遺言を書く人、書かない人

最近、40代・50代の比較的若い世代で遺言を作成する人が増えているそうです。一般の方の相続・遺言についての関心や知識が増え、さらに震災がきっかけになっているのだと思います。ちなみに震災前ですが、遺言信託を扱う信託銀行が預かる遺言書は2010年度には72,333件、10年前の2.3倍になったそうです。(平成12年は31,251件)[社団法人信託協会の信託統計より]
我々専門家からするとやはり遺言は公正証書遺言で作成して欲しいところです。その公正証書遺言のメリットは、
A 方式の不備で遺言が無効になることがない
B 原本が公証役場に保管されるので、遺言書が破棄されたり、隠匿や改ざんをされたりする心配がない
C 自筆遺言と異なり家庭裁判所での検認が必要ない
ですが、実は今回の震災による津波でそのメリットも揺らいでいます。

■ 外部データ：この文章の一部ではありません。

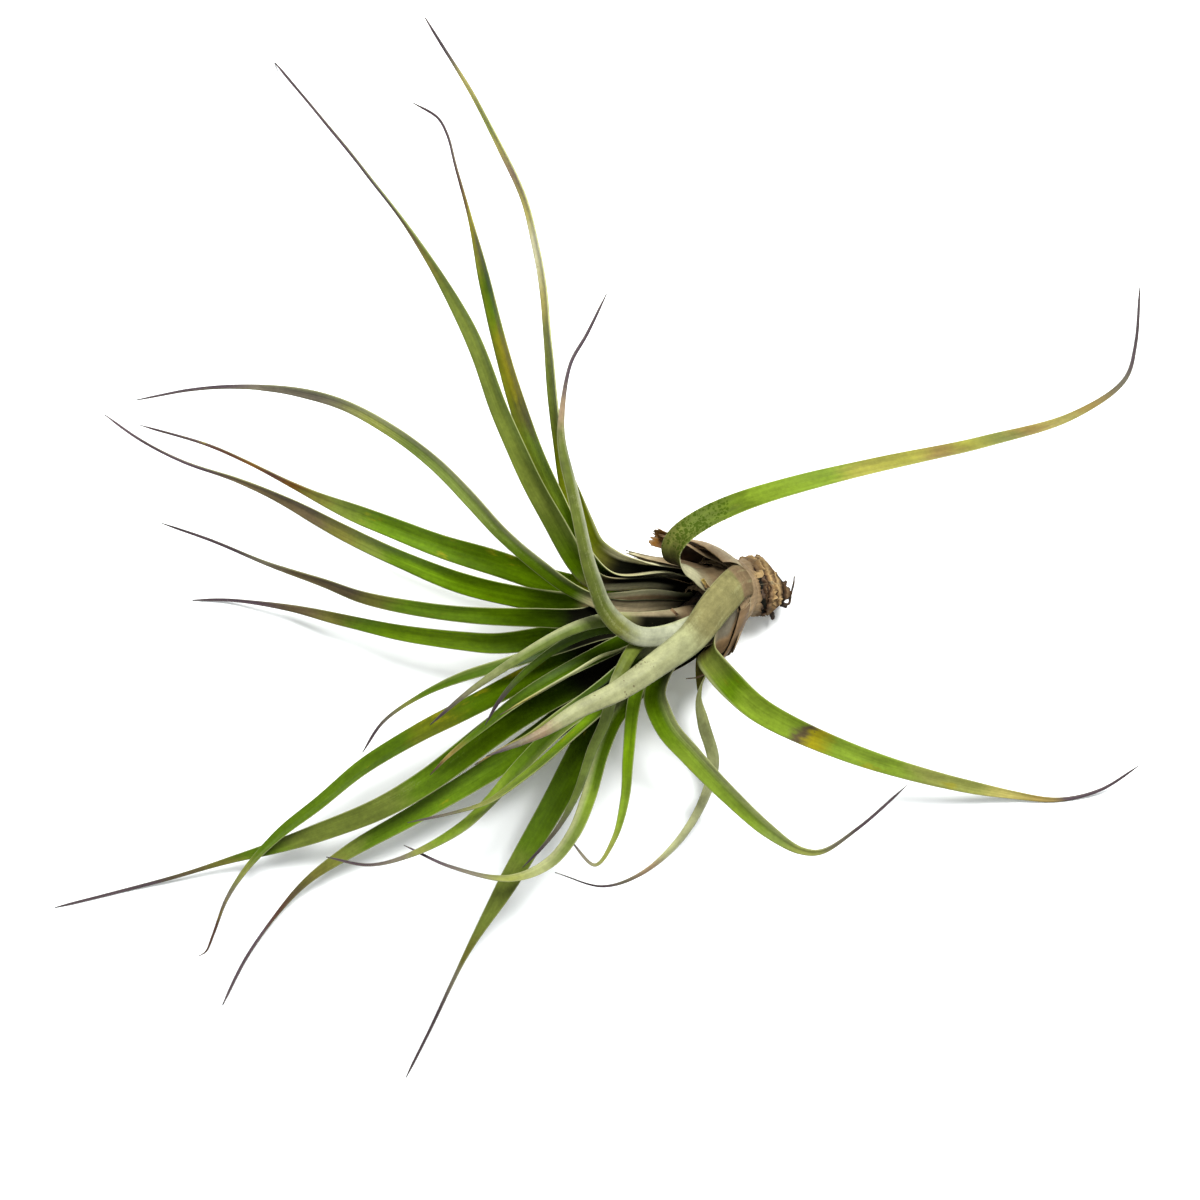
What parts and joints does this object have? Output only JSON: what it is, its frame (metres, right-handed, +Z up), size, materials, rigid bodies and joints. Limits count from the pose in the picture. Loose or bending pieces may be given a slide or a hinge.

以下は、平成23年8月22日に出された仙台法務局気仙沼支局からのお願いです。
流出した公正証書等に関する資料提供のお願い
仙台法務局気仙沼支局で保管していた公正証書等は,本年3月11日に発生した東日本大震災に伴う津波により一部が流出したため,当局において探索等を続けてまいりましたが,なお一部の公正証書等を発見することができず,それらについては,「滅失」したと判断せざるを得ません。
そのため,滅失した公正証書等について,再製手続を実施することとしました。<以下省略>           (仙台法務局のサイトより)
平成21年1月1日から平成23年3月11日までの間に作成された公正証書及び同期間に認証を受けた定款が流出してしまったようです。まさに泣きっ面に蜂です。
ただ公正証書遺言の作成には費用がかかるので若い世代が自筆証書遺言を選ぶのも仕方ないのかもしれません。家庭裁判所での遺言書の検認手続の数も平成22年は14,996件と2年前の約113%に着実に増えています。
公正証書遺言は内容の実現性は高いですが、それでも年間10件前後は無効とする裁判所の判断があります。多くの銀行はそれを受けて、公正証書遺言があっても、預金の解約に法定相続人全員の押印と印鑑証明書を求めます。
どの形式であれ、遺言は生前であればいつでも取消し、変更することができますので、何が起きるか分からない世の中、また相続はもめるものと考え、まずは自筆証書遺言から、明日何かがあった時のための準備、始めてみませんか。